The most common cause of dog bite injuries in Florida is, as expected, when a dog bites a person. Usually, the reason dogs bite another person is because there is some triggering event or external stimulus that causes the dog to bite. Very rarely do dogs bite people without a triggering cause. Dogs protect their territory, such as their favorite place to lay down, their food, or their toys. If another dog or person attempts to enter their territory, it may trigger a bite incident. Fear is another common cause of why dogs bite. They may not know a person who is entering their property or physical area, and may be scared. For example, I once had a case where a girl was swimming, and when she popped out of the water, a dog got scared and bit her face.
Another common cause of dog bite injuries is when dogs are left unsupervised, either off-leash or if they somehow escape their house or cage. This can cause dogs to be in a position of fear, and more prone to biting. Another reason dogs may bite is out of pure boredom or frustration, such as dogs who are not exercised, because they build up a lot of energy and are easily triggered.
Dog bites are not breed-specific. You can have an aggressive Chihuahua or an aggressive pit bull.

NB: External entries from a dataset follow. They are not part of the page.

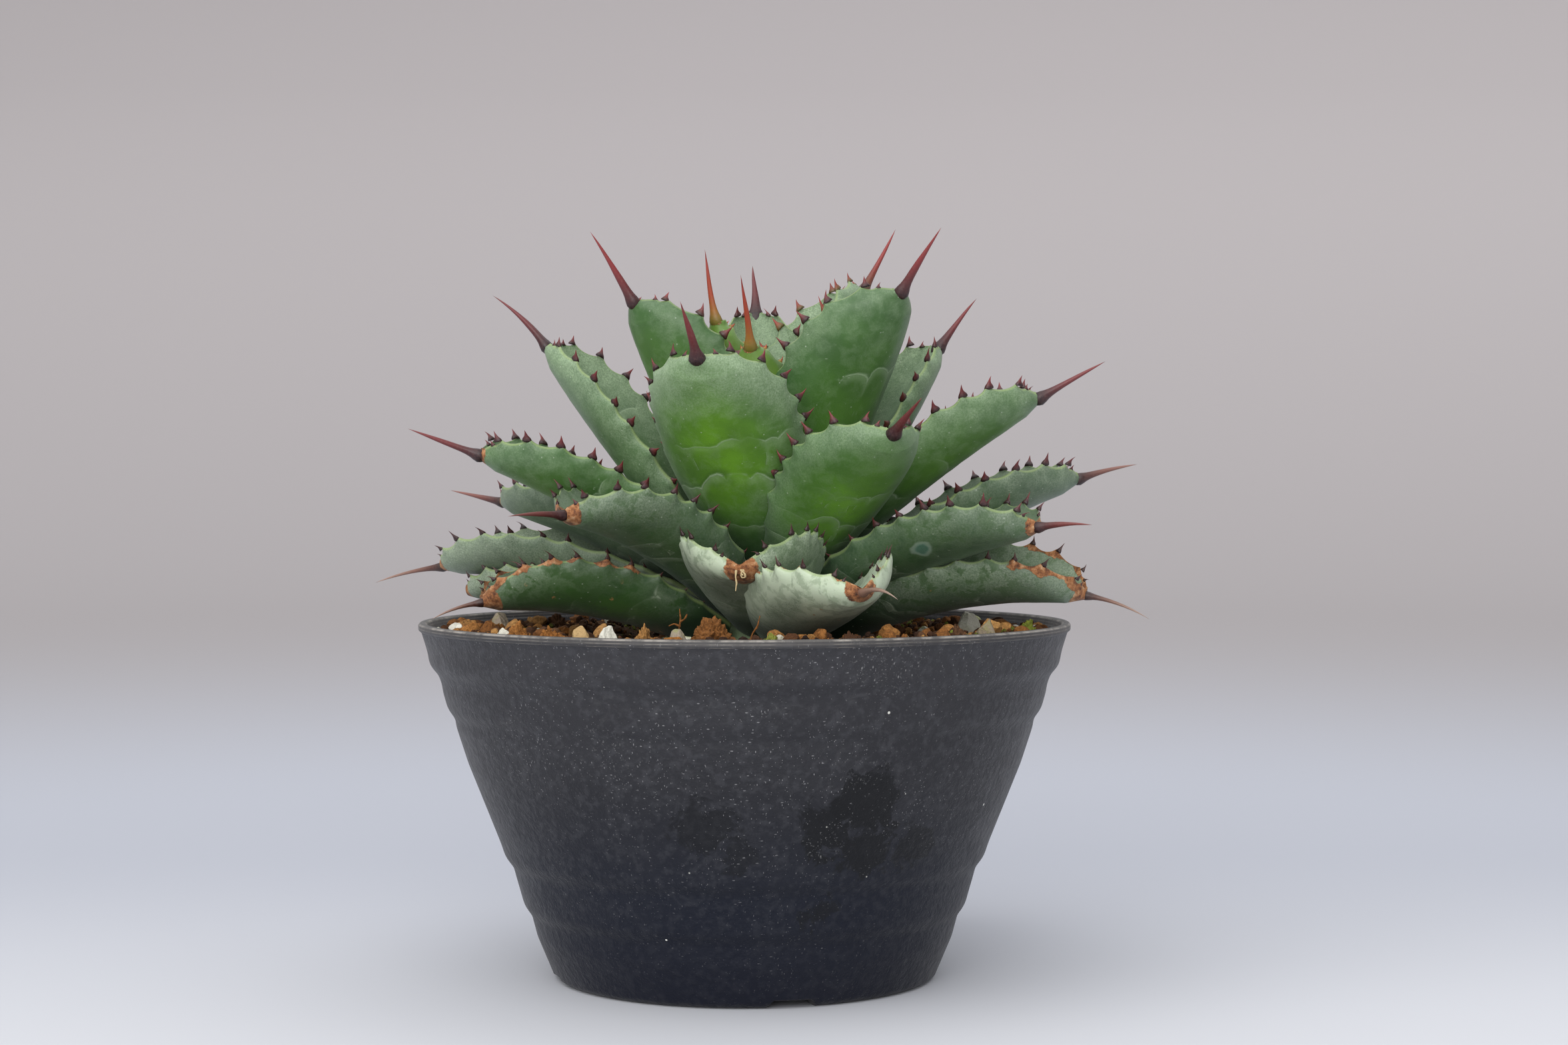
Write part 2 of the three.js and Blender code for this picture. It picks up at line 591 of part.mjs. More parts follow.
function makeSpine(leaf, rank) {
  const tip = frameAt(midribOf(leaf, rank), 1);
  const small = leaf.half < 8 ? 0.8 : 1;
  const middle = -(END_THICKNESS * 0.65) / 2;
  const [spineLength, spineBend] = leaf.spine;
  const pointAt = (share) => {
    const bend = (radians(spineBend) * share) / 2;
    const reach = GAP + spineLength * share;
    return tip.at
      .clone()
      .addScaledVector(tip.along, reach * Math.cos(bend))
      .addScaledVector(tip.up, middle + reach * Math.sin(bend));
  };
  const points = [];
  const triangles = [];
  for (const [share, girth] of SPINE_TAPER) {
    const centre = pointAt(share);
    for (let side = 0; side < SPINE_SIDES; side++) {
      const angle = (2 * Math.PI * side) / SPINE_SIDES;
      const size = SPINE_ROOT * girth * small;
      points.push(
        centre
          .clone()
          .addScaledVector(tip.across, size * Math.cos(angle))
          .addScaledVector(tip.up, size * 0.8 * Math.sin(angle)),
      );
    }
  }
  const apex = points.push(pointAt(1)) - 1;
  const rings = SPINE_TAPER.length;
  for (let ring = 0; ring < rings; ring++) {
    for (let side = 0; side < SPINE_SIDES; side++) {
      const next = (side + 1) % SPINE_SIDES;
      const a = ring * SPINE_SIDES + side;
      const b = ring * SPINE_SIDES + next;
      if (ring === rings - 1) {
        triangles.push([a, b, apex]);
      } else {
        triangles.push([a, b, b + SPINE_SIDES], [a, b + SPINE_SIDES, a + SPINE_SIDES]);
      }
    }
  }
  for (let side = 1; side < SPINE_SIDES - 1; side++) {
    triangles.push([0, side + 1, side]);
  }
  return solidOf(geometryOf(points, triangles));
}

// ---------------------------------------------------------------- assembly

const plant = new THREE.Group();
plant.name = "potted_agave";

// Each leaf is hollowed where the stem and the younger leaves above it press into it.
const cutters = [makeStem(GAP)];
const trimmed = [];
for (let rank = LEAVES.length - 1; rank >= 0; rank--) {
  let body = makeLeaf(LEAVES[rank], rank);
  for (const cutter of cutters) {
    if (boxesMeet(body, cutter)) {
      body = body.subtract(cutter);
    }
  }
  trimmed[rank] = largestBody(body);
  cutters.push(makeLeaf(LEAVES[rank], rank, CUTTER_GROWTH));
}

plant.add(named("pot", geometryFrom(makePot()), potPlastic));
plant.add(named("soil", geometryFrom(withClumps(makeSoil(), cutters)), soilMix));
plant.add(named("stem", geometryFrom(makeStem()), stemSkin));

const bladeMaterial = (rank) => (rank < 13 ? oldLeaf : rank < 26 ? fullLeaf : youngLeaf);
const label = (rank) => String(rank + 1).padStart(2, "0");
LEAVES.forEach((leaf, rank) => {
  plant.add(named(`leaf_${label(rank)}`, geometryFrom(trimmed[rank]), bladeMaterial(rank)));
  if (leaf.spine[0] > 0) {
    plant.add(named(`spine_${label(rank)}`, geometryFrom(makeSpine(leaf, rank)), spineHorn));
  }
});

export default plant;
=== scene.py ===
"""A young agave rosette in a black nursery pot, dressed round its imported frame.

Shapes are worked out in millimetres and written to Blender in metres. +Z is up, -Y is the front,
and the pot's axis is the Z axis. Turns are counted from the front towards the right.
"""

import math

import bpy
import numpy as np
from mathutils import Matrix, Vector
from mathutils.bvhtree import BVHTree


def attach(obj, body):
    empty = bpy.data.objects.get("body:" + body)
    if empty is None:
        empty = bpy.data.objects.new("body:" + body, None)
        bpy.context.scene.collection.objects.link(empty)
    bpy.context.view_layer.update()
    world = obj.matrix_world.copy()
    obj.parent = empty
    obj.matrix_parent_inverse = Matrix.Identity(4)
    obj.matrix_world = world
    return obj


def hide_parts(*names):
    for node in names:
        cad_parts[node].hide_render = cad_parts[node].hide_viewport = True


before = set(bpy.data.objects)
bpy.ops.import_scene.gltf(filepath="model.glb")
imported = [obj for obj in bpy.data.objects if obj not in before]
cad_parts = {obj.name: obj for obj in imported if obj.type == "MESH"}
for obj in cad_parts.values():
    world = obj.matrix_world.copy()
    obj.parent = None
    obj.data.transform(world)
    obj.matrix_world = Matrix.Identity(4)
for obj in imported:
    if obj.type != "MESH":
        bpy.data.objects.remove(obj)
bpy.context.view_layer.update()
scene = bpy.context.scene
MM = 0.001
PER_METRE = 1000.0

# ---------------- camera and light

PICTURE_WIDTH, FOCAL_PIXELS, SENSOR_WIDTH = 2353, 4272.9, 36
CAMERA_PLACE = (0.0, -526.84, 93.72)
CAMERA_DOWN, CAMERA_TO_RIGHT = 1.081, 0.787  # degrees

# Broad soft lights: name, height and turn, spread, strength and colour.
SUNS = [
    ("key", 42, -30, 80, 1.9, (1.0, 0.985, 0.96)),
    ("front", 8, -5, 50, 1.6, (1.0, 0.99, 0.98)),
    ("top", 74, 150, 80, 0.75, (0.97, 0.98, 1.0)),
]
ROOM_COLOUR, ROOM_STRENGTH = (0.98, 0.98, 1.0, 1), 0.54


def add_object(name, data, place=(0, 0, 0), angles=(0, 0, 0)):
    """Links a new object, with its angles in degrees."""
    thing = bpy.data.objects.new(name, data)
    thing.location = place
    thing.rotation_euler = [math.radians(angle) for angle in angles]
    scene.collection.objects.link(thing)
    return thing


def make_camera():
    data = bpy.data.cameras.new("camera")
    data.sensor_width = SENSOR_WIDTH
    data.lens = SENSOR_WIDTH * FOCAL_PIXELS / PICTURE_WIDTH
    data.clip_start, data.clip_end = 0.01, 50
    place = [c * MM for c in CAMERA_PLACE]
    camera = add_object("camera", data, place, (90 - CAMERA_DOWN, 0, -CAMERA_TO_RIGHT))
    bpy.context.scene.camera = camera


def make_lights():
    for name, height, turn, spread, strength, colour in SUNS:
        data = bpy.data.lights.new(name, "SUN")
        data.angle, data.energy, data.color = math.radians(spread), strength, colour
        add_object(name, data, (0, 0, 1), (90 - height, 0, turn))
    world = bpy.data.worlds.new("soft_room")
    world.use_nodes = True
    room = world.node_tree.nodes["Background"]
    room.inputs[0].default_value, room.inputs[1].default_value = ROOM_COLOUR, ROOM_STRENGTH
    scene.world = world


# ---------------- repeatable chance and noise


def scramble(x):
    wave = np.sin(x) * 43758.5453
    return wave - np.floor(wave)


def chance(i, k):
    """A repeatable number from 0 to 1 for item k of row i; works on arrays."""
    return scramble(i * 12.9898 + k * 78.233)


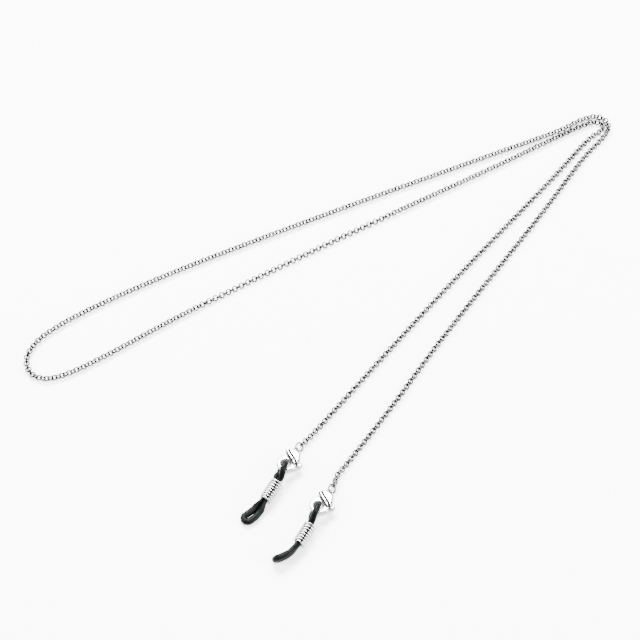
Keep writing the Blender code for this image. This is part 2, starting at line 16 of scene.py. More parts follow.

The difference is the amount of damage that each breed can cause.
What Are The Common Types Of Injuries That You See In Dog Bite Cases?
Approximately 4.5 million dog bites occur every year in the United States, and nearly one out of every five of those dog bites results in infection. The common injury is usually a puncture wound from the dog’s teeth. If not properly treated, a puncture wound can get infected. Cuts and abrasions are also common types of injuries. If the bite is serious enough, it can leave scarring or nerve damage. There are also emotional injuries, where the victim becomes traumatized and scared of dogs, or sustains scars that make them self-conscious.
Who Is Potentially Liable In A Dog Bite Injury Claim?
In Florida, there is strict liability, which means dog owners are generally liable for all the harms and losses that are caused by their dog. In Florida, dog owners are liable even if their dog hasn’t bitten anybody before or hasn’t shown any signs of past aggression. Also, anybody who could be negligent could also potentially be responsible. Negligence refers to anybody who needlessly endangered the public and thereby caused the injury or the dog bite, and are therefore responsible. For example, if you were visiting your friend’s home and he carelessly lets his dog out of the cage and it bites someone, he would be held liable.
Any person who is negligent, who did something they shouldn’t have done, or who acted carelessly, would also be responsible under the theory of negligence. So there is strict liability, negligence, and also ‘negligence per se’. Negligence per se is where a person violates a statute that is designed or intended to protect folks and the thing that the statute was designed to protect actually occurred. For example, a lot of cities and municipalities have ordinances that say dogs must always be on leashes. So, if you have a dog that is not on a leash and it injures someone, that theory would be called negligence per se because there is a statute to prevent injury, and if that dog injures someone, then that dog owner is negligently per se responsible for all the harms and losses to the person that was bitten by the dog.